Leading the cast as Jo March will be Freya Parks, who this year starred as bass-playing record shop worker Fiona in the BBC television series This Town and played Logan Somerville in an episode of the ITV detective drama Grace. 

Ainy Medina will play Meg, after appearing in ITV’s Archieand Helen Chong, from Cassie And The Lights, will be Amy.

Easingwold-raised Laura Soper, once a member of York Theatre Royal Youth Theatre before training at Bristol Old Vic, will return to the stage where she appeared in Hetty Feather and Swallows And Amazons, Damian Cruden’s last Theatre Royal production in 2019 after 22 years as artistic director. Fresh from touring with Pride And Prejudice* (*Sort Of), she will take the role of Beth.

Returning to the Theatre Royal too will be York actress Kate Hampson, playing Marmee after taking the title role in the August 2022 community production of Maureen Lennon’s The Coppergate Woman. Her other stage roles include Mother/Mrs Perks in The Railway Children at Hull Truck Theatre in 2021.

A third returnee will be Caroline Gruber, linking up again with Juliet Forster to play Aunt March after appearing as Vashti in her York Theatre Royal Studio production of E M Forster’s The Machine Stops in 2016. Nikhil Singh Rai’s Laurie completes the casting by Ellie Collyer-Bristow.

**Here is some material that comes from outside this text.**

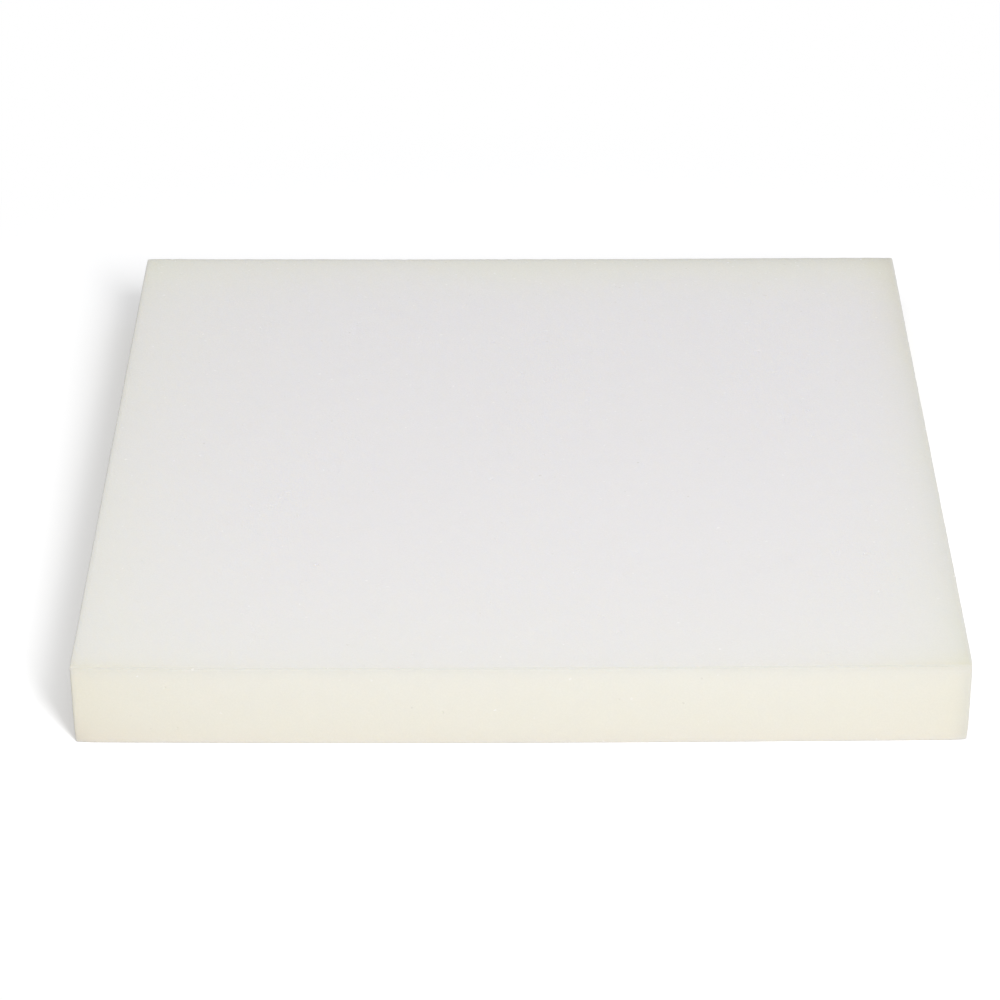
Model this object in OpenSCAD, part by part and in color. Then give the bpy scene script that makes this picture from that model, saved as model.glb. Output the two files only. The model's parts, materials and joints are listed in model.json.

The Theatre Royal show is presented in association with Pitlochry Festival Theatre, by arrangement with Lee Dean, and is designed by Ruari Murchison.

The October 2 gala performance will raise vital funds for York Theatre Royal’s continued work as a producing theatre and for the development of future community projects.

Members’ priority booking for the rest of the performances will open on July 3; tickets will go on general sale on July 8 at 1pm. Box office: 01904 623568 or yorktheatreroyal.co.uk.

Did you know?

ANNE-MARIE Casey’s stage adaptation of Little Women premiered at the Gate Theatre, Dublin, in November 2011.